----- Data block
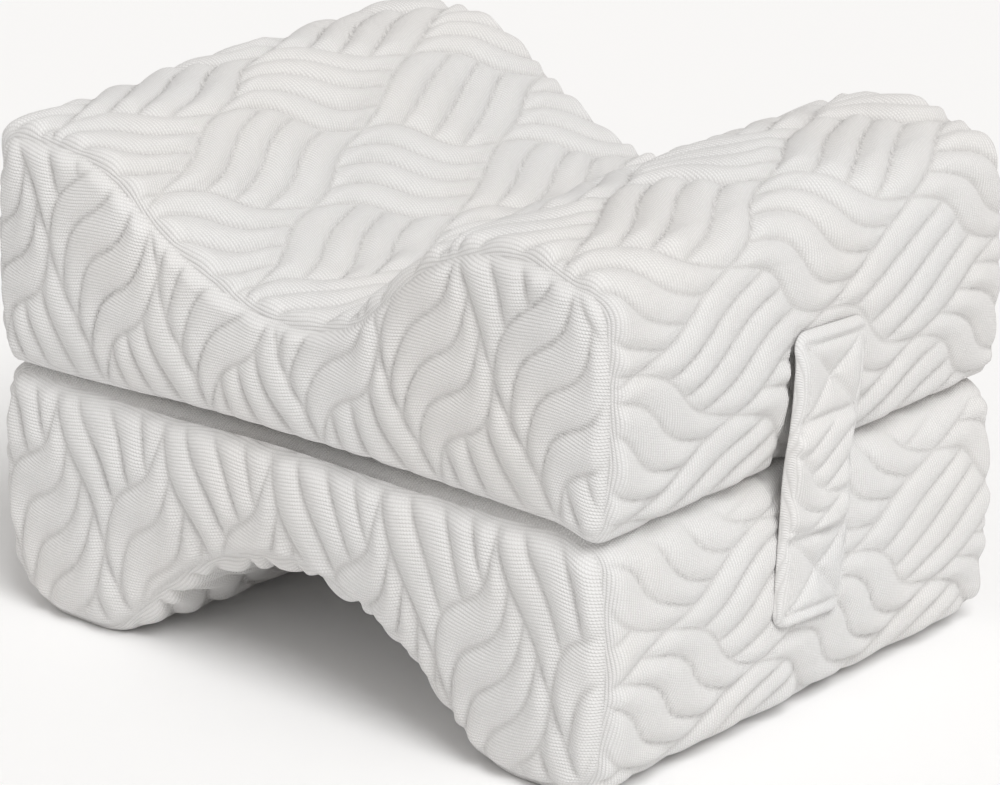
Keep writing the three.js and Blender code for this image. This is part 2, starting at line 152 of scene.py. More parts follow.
class Outline:
    """The pad seen from the front, from the split's right edge over the saddle to its left."""

    REACH = 1.5 * MM

    def __init__(self, pad):
        small, right, left = pad["split_corner"], pad["right_corner"], pad["left_corner"]
        right_top, left_top = pad["right_top"], pad["left_top"]
        bow = HALF_WIDTH + 2 * SIDE_CROWN
        right_arc = arc((HALF_WIDTH - right, right_top - right), right, 0, 90)
        left_arc = arc((left - HALF_WIDTH, left_top - left), left, 90, 180)
        right_low = arc((HALF_WIDTH - small, small), small, -90, 0)
        left_low = arc((small - HALF_WIDTH, small), small, 180, 270)
        right_side = bowed(right_low[-1], (bow, right_top / 2), right_arc[0])
        left_side = bowed(left_arc[-1], (-bow, left_top / 2), left_low[0])
        saddle = flowing(np.vstack([right_arc[-1:], np.array(pad["saddle"]) * MM]))
        parts = [right_low, right_side, right_arc, saddle, left_arc, left_side, left_low]
        points = np.vstack(parts)
        moved = np.r_[True, np.linalg.norm(np.diff(points, axis=0), axis=1) > 1e-7]
        self.points = points[moved]
        steps = np.linalg.norm(np.diff(self.points, axis=0), axis=1)
        self.along = np.r_[0, np.cumsum(steps)]
        self.length = self.along[-1]
        self.right_end = length_of(right_low) + length_of(right_side) + length_of(right_arc) / 2
        left_part = length_of(left_low) + length_of(left_side) + length_of(left_arc) / 2
        self.left_start = self.length - left_part

    def at(self, distance):
        x, height = (np.interp(distance, self.along, column) for column in self.points.T)
        return np.column_stack([x, height])

    def outward(self, distance):
        step = self.at(distance + self.REACH) - self.at(distance - self.REACH)
        step /= np.linalg.norm(step, axis=1)[:, None]
        return np.column_stack([step[:, 1], -step[:, 0]])

    def nearest(self, points):
        """How far flat points are from the closed outline."""
        start = self.points[::3]
        end = np.roll(start, -1, axis=0)
        best = np.full(len(points), np.inf)
        for p, q in zip(start, end):
            side = q - p
            share = np.clip(((points - p) @ side) / (side @ side), 0, 1)
            gap = points - p - share[:, None] * side
            best = np.minimum(best, (gap**2).sum(1))
        return np.sqrt(best)


for pad in PADS.values():
    pad["outline"] = Outline(pad)
print("cloth round a pad:", [round(pad["outline"].length, 4) for pad in PADS.values()])

# %% [markdown]
# A pad is made from a cube. The cube's six faces become the cloth's panels: right side, saddle and
# left side are one long wrap, the two ends are shaped panels sewn to it, and the face underneath
# is the split. Moving a cube's points is better than drawing faces by hand, because the mesh is
# closed from the start and every point still knows where it was on the cube.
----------
> _What this task involves_:
Set down verbatim only the lines between the start of the data above and the line with "REACH = 1.5 * MM", both boundaries included.

> _Completed exercise_:
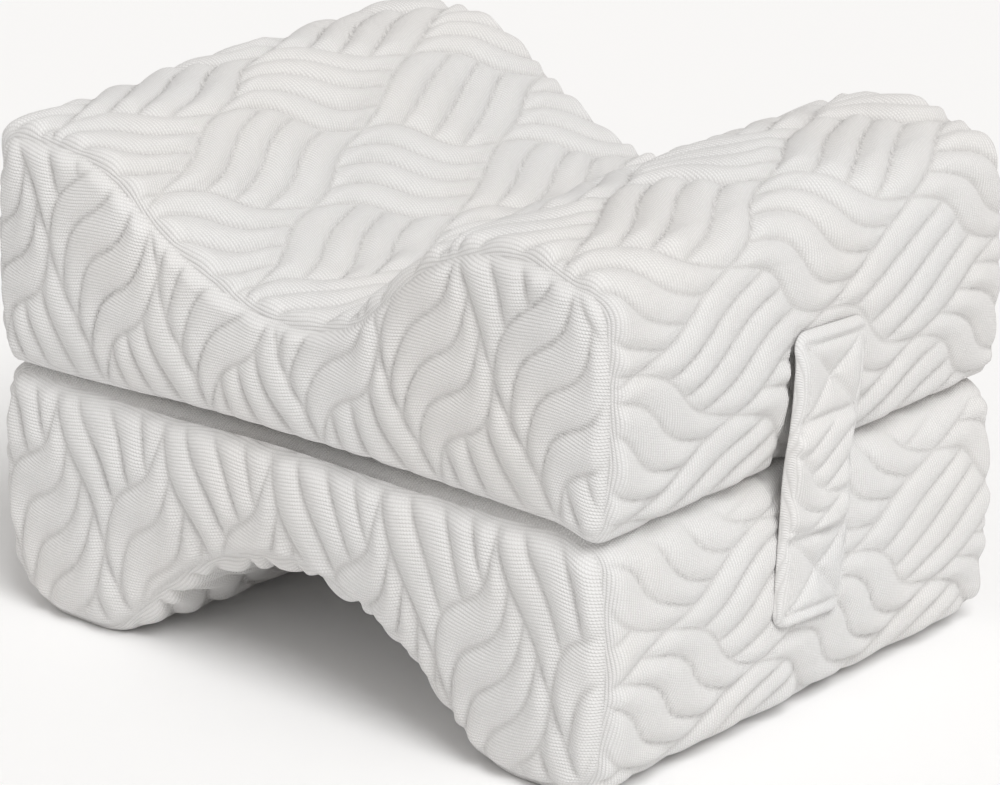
Keep writing the three.js and Blender code for this image. This is part 2, starting at line 152 of scene.py. More parts follow.
class Outline:
    """The pad seen from the front, from the split's right edge over the saddle to its left."""

    REACH = 1.5 * MM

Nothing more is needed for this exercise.